The goal here is nothing less than the transformation of American society, or at least the parts the nouveau Right cares about most, politics and culture:
Referring to [a student debater, Matthew] du Mée, [President Farris] said, "Maybe one day he'll be the one standing before the Supreme Court, arguing to overturn Roe v. Wade." ...
Farris told them at chapel recently that one day "an Academy Award winner will walk down the aisle to accept his trophy. On his way, he'll get a cell-phone call; it will be the President, who happens to be his old Patrick Henry roommate, calling to congratulate him."
The Academy Award part of that vision seems like a pipe dream (though less so post-Mel Gibson); the government part, however, seems rather plausible, given the fact that all doors seem open to these kids wherever there's Republican control (which, in D.C., is everywhere). And PHC plans to build on this success:
Last year, the college began offering a major in strategic intelligence; the students learn the history of covert operations and take internships that allow them to graduate with a security clearance.

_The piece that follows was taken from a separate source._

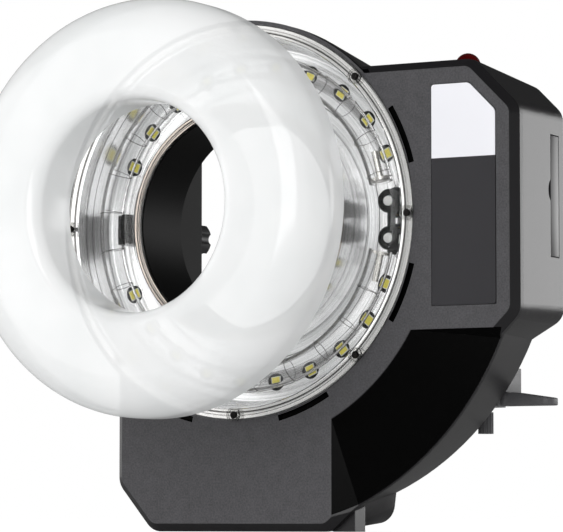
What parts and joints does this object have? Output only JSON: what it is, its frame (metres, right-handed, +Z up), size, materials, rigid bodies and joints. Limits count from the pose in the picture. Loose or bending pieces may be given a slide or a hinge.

All seniors do a directed research project that is designed, Farris told me, to mimic the work that an entry-level staffer would be assigned. "A whole lot of elected members of Congress started off as Hill staffers," Farris said. "If you want to train a new generation of leaders, you have to get in on the ground floor."
Oh, by the way, in PHC's brave new world, women won't be full citizens:
A faction of homeschooling parents lobbied Farris not to admit girls to the college, but he told me that he considered that an "extreme" position. "All women, moms included, benefit from a great education," he said.... Even the most ambitious [female students], those who wake up at 3 a.m. to study, told me without reservation that as soon as they had children they would quit their jobs to raise them.
If you read this story, you might want to follow it up with a more pointed New York Times story from last year, which, among other things, tells us this about Mike Farris:
He has written three legal thrillers involving conservative Christian issues. His latest, "Forbid Them Not," begins with a Democratic landslide in the 2004 elections that leads to a nightmare of laws blocking parents from spanking their children, teaching their children fundamental Christianity or schooling them at home.
As I said when that story first appeared, this is essentially a Protocols of the Elders of Liberalism. And twenty or thirty years from now, the president of the United States might be an alumnus of the college Farris founded.